In case you haven’t been paying attention, the anti-vaccine crowd is losing their collective minds over the so-called “CDC Whistleblower.” The CDC Whistleblower is a researcher by the name of William Thompson. Dr. Thompson made the mistake of confiding some of his anti-vaccine unease over some vaccine studies at CDC to BS Hooker, known anti-vaccine “researcher” who has a pending case before the vaccine court and would probably want nothing more than to have something (anything!) link vaccines to his son’s autism. If that failed theory doesn’t turn out to be true, there would probably be little else for BS Hooker to do on his spare time… Other than caring for his child, of course.
Bill Thompson had the genius idea of calling Hooker and saying, more or less, “Hey, Brian, I don’t understand vaccine studies very well, and you can probably help me muddy the waters a little more, being as how you’re not an epidemiologist and all.” To which Brian S. Hooker probably replied, “Sure thing, WT, I’ve been shitting on vaccine science for a bit. How about I give it another go?” And he did.
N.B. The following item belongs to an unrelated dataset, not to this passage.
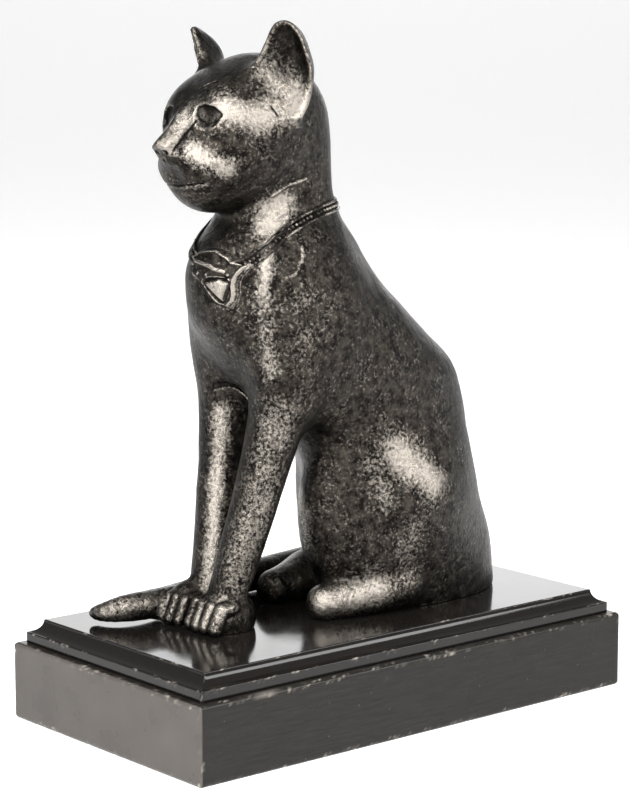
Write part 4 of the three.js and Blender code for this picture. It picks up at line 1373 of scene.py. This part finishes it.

Brian S. “BS” Hooker shat out an anti-vaccine paper of such poor quality that it was roundly criticized by several of us and then was properly retracted by the journal that published it.
Months after several phone calls from Thompson to Hooker were recorded by Hooker (legally, illegally, I don’t care), Hooker and Andrew Jeremy Wakefield decided that they were going to tell the world about this “whistleblower” and that his true identity was going to be revealed to the world as well. (That outing really made the kid angry, by the way. Poor kid. He can’t catch a break, and he can probably count his friends in one hand.) Once outed, Thompson had no option but to lawyer up and shut down his conversations with everyone and anyone about his anti-vaccine feelings about vaccines.
For a full discussion of this whole debacle, check out this post by Dr. David Gorski over at Science Based Medicine.
If this incident can teach us anything, it’s not that vaccines are bad, or that there are anti-vaccine-minded people working at CDC. As I told you in the last post, there can be anti-vaccine people in the darnedest of places. This incident should teach us to always be mindful of the things we say or do, even if we think we’re doing it in private, or to a small group of people we trust. We could say or do something that embarrasses us immensely, or makes us look bad in the eyes of others.
Imagine that, a life lesson from the anti-vaccine activists out there.